■ Data segment:
▬▬▬▬▬▬

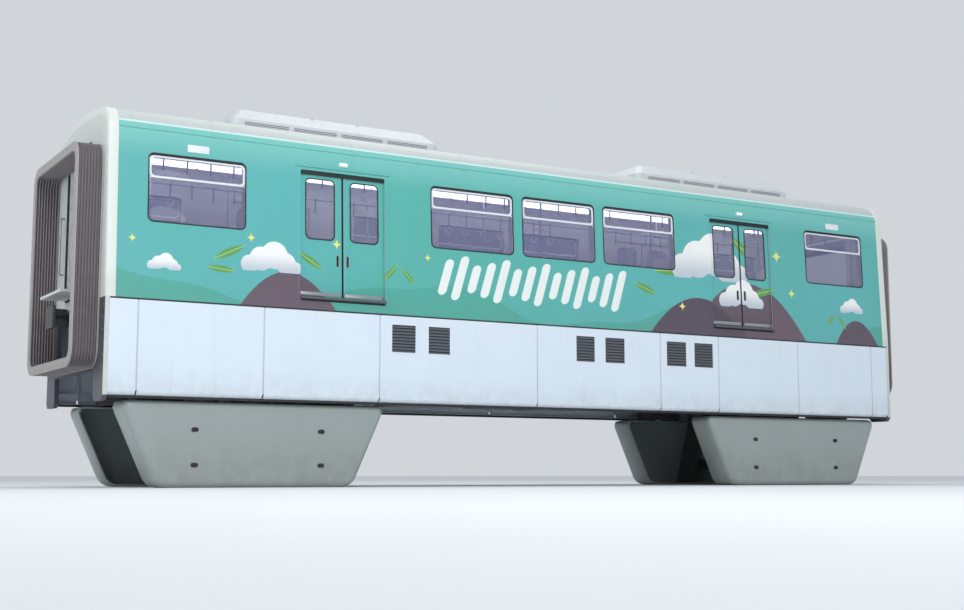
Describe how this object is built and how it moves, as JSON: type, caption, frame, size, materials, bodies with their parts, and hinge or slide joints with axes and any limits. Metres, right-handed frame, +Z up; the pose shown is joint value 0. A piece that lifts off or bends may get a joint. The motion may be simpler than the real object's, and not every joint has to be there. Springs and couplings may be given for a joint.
{
  "type": "straddle-beam monorail car, middle car of a train",
  "caption": "Middle car of a straddle-beam monorail train: hollow cabin with sliding doors on two rubber-tyred bogies that clasp the beam.",
  "frame": {"origin": "centre of the car on the level of the bogie covers' undersides", "axes": "+X to the front end, +Y to the left side, +Z up"},
  "size_m": [14.6, 2.98, 5.3],
  "materials": {
    "body_teal": "satin",
    "skirt_white": "satin",
    "end_cream": "satin",
    "roof_grey": "matt",
    "cover_grey": "satin",
    "bellows_grey": "matt",
    "frame_grey": "satin",
    "equipment_grey": "satin",
    "tyre_black": "matt",
    "window_glass": "polished",
    "seat_fabric": "woven"
  },
  "bodies": {
    "car_body": {"side_wall_right": "body_teal", "side_wall_left": "body_teal", "roof": "roof_grey", "floor": "equipment_grey", "end_wall_front": "end_cream", "gangway_bellows_front": "bellows_grey", "air_conditioner_front": "skirt_white", "coupler_front": "frame_grey", "bolster_front": "equipment_grey", "end_wall_rear": "end_cream", "gangway_bellows_rear": "bellows_grey", "air_conditioner_rear": "skirt_white", "coupler_rear": "frame_grey", "bolster_rear": "equipment_grey", "skirt_right": "skirt_white", "window_middle_right": "window_glass", "window_front_right": "window_glass", "window_rear_right": "window_glass", "seats_right": "seat_fabric", "skirt_left": "skirt_white", "window_middle_left": "window_glass", "window_front_left": "window_glass", "window_rear_left": "window_glass", "seats_left": "seat_fabric", "underfloor_equipment": "equipment_grey"},
    "bogie_front": {"bogie_frame_front": "frame_grey", "bogie_cover_front_right": "cover_grey", "bogie_cover_front_left": "cover_grey"},
    "running_axle_front_leading": {"running_axle_front_leading": "tyre_black"},
    "guide_wheel_front_leading_left": {"guide_wheel_front_leading_left": "tyre_black"},
    "guide_wheel_front_leading_right": {"guide_wheel_front_leading_right": "tyre_black"},
    "running_axle_front_trailing": {"running_axle_front_trailing": "tyre_black"},
    "guide_wheel_front_trailing_left": {"guide_wheel_front_trailing_left": "tyre_black"},
    "guide_wheel_front_trailing_right": {"guide_wheel_front_trailing_right": "tyre_black"},
    "stabilising_wheel_front_left": {"stabilising_wheel_front_left": "tyre_black"},
    "stabilising_wheel_front_right": {"stabilising_wheel_front_right": "tyre_black"},
    "bogie_rear": {"bogie_frame_rear": "frame_grey", "bogie_cover_rear_right": "cover_grey", "bogie_cover_rear_left": "cover_grey"},
    "running_axle_rear_leading": {"running_axle_rear_leading": "tyre_black"},
    "guide_wheel_rear_leading_left": {"guide_wheel_rear_leading_left": "tyre_black"},
    "guide_wheel_rear_leading_right": {"guide_wheel_rear_leading_right": "tyre_black"},
    "running_axle_rear_trailing": {"running_axle_rear_trailing": "tyre_black"},
    "guide_wheel_rear_trailing_left": {"guide_wheel_rear_trailing_left": "tyre_black"},
    "guide_wheel_rear_trailing_right": {"guide_wheel_rear_trailing_right": "tyre_black"},
    "stabilising_wheel_rear_left": {"stabilising_wheel_rear_left": "tyre_black"},
    "stabilising_wheel_rear_right": {"stabilising_wheel_rear_right": "tyre_black"},
    "door_front_right_forward": {"door_front_right_forward": "body_teal"},
    "door_front_right_rearward": {"door_front_right_rearward": "body_teal"},
    "door_front_left_forward": {"door_front_left_forward": "body_teal"},
    "door_front_left_rearward": {"door_front_left_rearward": "body_teal"},
    "door_rear_right_forward": {"door_rear_right_forward": "body_teal"},
    "door_rear_right_rearward": {"door_rear_right_rearward": "body_teal"},
    "door_rear_left_forward": {"door_rear_left_forward": "body_teal"},
    "door_rear_left_rearward": {"door_rear_left_rearward": "body_teal"}
  },
  "joints": [
    {"name": "yaw_front", "type": "hinge", "parent": "car_body", "child": "bogie_front", "pos_m": [4.8, 0, 1.91], "axis": [0, 0, 1], "range_deg": [-5, 5]},
    {"name": "roll_front_leading", "type": "hinge", "parent": "bogie_front", "child": "running_axle_front_leading", "pos_m": [5.55, 0, 1.963], "axis": [0, 1, 0], "continuous": true},
    {"name": "guide_front_leading_left", "type": "hinge", "parent": "bogie_front", "child": "guide_wheel_front_leading_left", "pos_m": [6.05, 0.79, 1.23], "axis": [0, 0, 1], "continuous": true},
    {"name": "guide_front_leading_right", "type": "hinge", "parent": "bogie_front", "child": "guide_wheel_front_leading_right", "pos_m": [6.05, -0.79, 1.23], "axis": [0, 0, 1], "continuous": true},
    {"name": "roll_front_trailing", "type": "hinge", "parent": "bogie_front", "child": "running_axle_front_trailing", "pos_m": [4.05, 0, 1.963], "axis": [0, 1, 0], "continuous": true},
    {"name": "guide_front_trailing_left", "type": "hinge", "parent": "bogie_front", "child": "guide_wheel_front_trailing_left", "pos_m": [3.55, 0.79, 1.23], "axis": [0, 0, 1], "continuous": true},
    {"name": "guide_front_trailing_right", "type": "hinge", "parent": "bogie_front", "child": "guide_wheel_front_trailing_right", "pos_m": [3.55, -0.79, 1.23], "axis": [0, 0, 1], "continuous": true},
    {"name": "stabilise_front_left", "type": "hinge", "parent": "bogie_front", "child": "stabilising_wheel_front_left", "pos_m": [4.8, 0.79, 0.35], "axis": [0, 0, 1], "continuous": true},
    {"name": "stabilise_front_right", "type": "hinge", "parent": "bogie_front", "child": "stabilising_wheel_front_right", "pos_m": [4.8, -0.79, 0.35], "axis": [0, 0, 1], "continuous": true},
    {"name": "yaw_rear", "type": "hinge", "parent": "car_body", "child": "bogie_rear", "pos_m": [-4.8, 0, 1.91], "axis": [0, 0, 1], "range_deg": [-5, 5]},
    {"name": "roll_rear_leading", "type": "hinge", "parent": "bogie_rear", "child": "running_axle_rear_leading", "pos_m": [-4.05, 0, 1.963], "axis": [0, 1, 0], "continuous": true},
    {"name": "guide_rear_leading_left", "type": "hinge", "parent": "bogie_rear", "child": "guide_wheel_rear_leading_left", "pos_m": [-3.55, 0.79, 1.23], "axis": [0, 0, 1], "continuous": true},
    {"name": "guide_rear_leading_right", "type": "hinge", "parent": "bogie_rear", "child": "guide_wheel_rear_leading_right", "pos_m": [-3.55, -0.79, 1.23], "axis": [0, 0, 1], "continuous": true},
    {"name": "roll_rear_trailing", "type": "hinge", "parent": "bogie_rear", "child": "running_axle_rear_trailing", "pos_m": [-5.55, 0, 1.963], "axis": [0, 1, 0], "continuous": true},
    {"name": "guide_rear_trailing_left", "type": "hinge", "parent": "bogie_rear", "child": "guide_wheel_rear_trailing_left", "pos_m": [-6.05, 0.79, 1.23], "axis": [0, 0, 1], "continuous": true},
    {"name": "guide_rear_trailing_right", "type": "hinge", "parent": "bogie_rear", "child": "guide_wheel_rear_trailing_right", "pos_m": [-6.05, -0.79, 1.23], "axis": [0, 0, 1], "continuous": true},
    {"name": "stabilise_rear_left", "type": "hinge", "parent": "bogie_rear", "child": "stabilising_wheel_rear_left", "pos_m": [-4.8, 0.79, 0.35], "axis": [0, 0, 1], "continuous": true},
    {"name": "stabilise_rear_right", "type": "hinge", "parent": "bogie_rear", "child": "stabilising_wheel_rear_right", "pos_m": [-4.8, -0.79, 0.35], "axis": [0, 0, 1], "continuous": true},
    {"name": "open_front_right_forward", "type": "slide", "parent": "car_body", "child": "door_front_right_forward", "axis": [1, 0, 0], "range_m": [0, 0.64]},
    {"name": "open_front_right_rearward", "type": "slide", "parent": "car_body", "child": "door_front_right_rearward", "axis": [-1, 0, 0], "range_m": [0, 0.64]},
    {"name": "open_front_left_forward", "type": "slide", "parent": "car_body", "child": "door_front_left_forward", "axis": [1, 0, 0], "range_m": [0, 0.64]},
    {"name": "open_front_left_rearward", "type": "slide", "parent": "car_body", "child": "door_front_left_rearward", "axis": [-1, 0, 0], "range_m": [0, 0.64]},
    {"name": "open_rear_right_forward", "type": "slide", "parent": "car_body", "child": "door_rear_right_forward", "axis": [1, 0, 0], "range_m": [0, 0.64]},
    {"name": "open_rear_right_rearward", "type": "slide", "parent": "car_body", "child": "door_rear_right_rearward", "axis": [-1, 0, 0], "range_m": [0, 0.64]},
    {"name": "open_rear_left_forward", "type": "slide", "parent": "car_body", "child": "door_rear_left_forward", "axis": [1, 0, 0], "range_m": [0, 0.64]},
    {"name": "open_rear_left_rearward", "type": "slide", "parent": "car_body", "child": "door_rear_left_rearward", "axis": [-1, 0, 0], "range_m": [0, 0.64]}
  ],
  "couplings": [
    {"joint": "open_front_right_rearward", "follows": "open_front_right_forward", "ratio": 1},
    {"joint": "open_front_left_rearward", "follows": "open_front_left_forward", "ratio": 1},
    {"joint": "open_rear_right_rearward", "follows": "open_rear_right_forward", "ratio": 1},
    {"joint": "open_rear_left_rearward", "follows": "open_rear_left_forward", "ratio": 1}
  ]
}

▬▬▬▬▬▬

■ Do this:
Above are lines of data; state how many of them contain the word "materials", with no other output.

■ Exercise output:
2